Hoy, Señor, te pido mirada limpia, corazón libre, fe sencilla… para abrirme a tu presencia transformadora hoy, sólo hoy… como diría mi amiga Paula.

Así sea.

Jesús, vaya despertar me has dado

Uno se levanta por la mañana, dispuesto a afrontar el día, y se encuentra con las lecturas de hoy y… se lleva un chasco. ¿Puede haber mayor aguafiestas que el Jesús que hoy nos habla, que la mano del que escribe y nos recuerda la tragedia del pueblo de Israel en Egipto? Así, a primera vista, no es un planazo.

A veces me engaño a mí mismo y creo que sí, que seguir a Jesús me va a conducir misteriosamente por caminos agradables y felices. A veces pienso que ir dando respuesta a mi vocación es para mejor, para vivir mejor, para vivir más a gusto y tranquilo. Creo que me cuesta asumir la dureza con la que Jesús nos recuerda hoy qué implica seguirle: no hay paz, no hay descanso, hay cruz, hay pérdida, hay muerte…

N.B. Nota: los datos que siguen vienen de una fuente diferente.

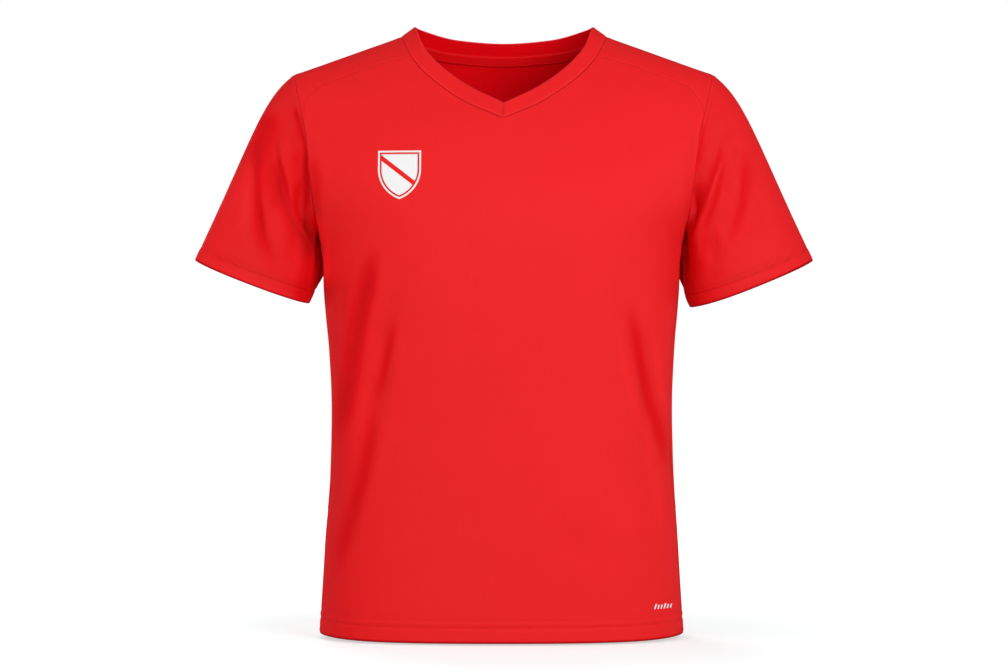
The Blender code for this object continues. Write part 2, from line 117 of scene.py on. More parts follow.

Entonces, releo el salmo con calma y encuentro sosiego y templanza, caricia. «Si el Señor no hubiera estado de nuestra parte…» Y abro mi corazón y me sitúo ante esta maravillosa promesa: «No tengáis miego. Yo estoy con vosotros hasta el fin del mundo». Y entonces en mí brota la confianza y la esperanza y afronto el día sabiendo que toda la cruz que hoy me toca vivir, es una cruz compartida con Él y que, con Él, la batalla siempre se gana; con Él, la muerte ha sido vencida.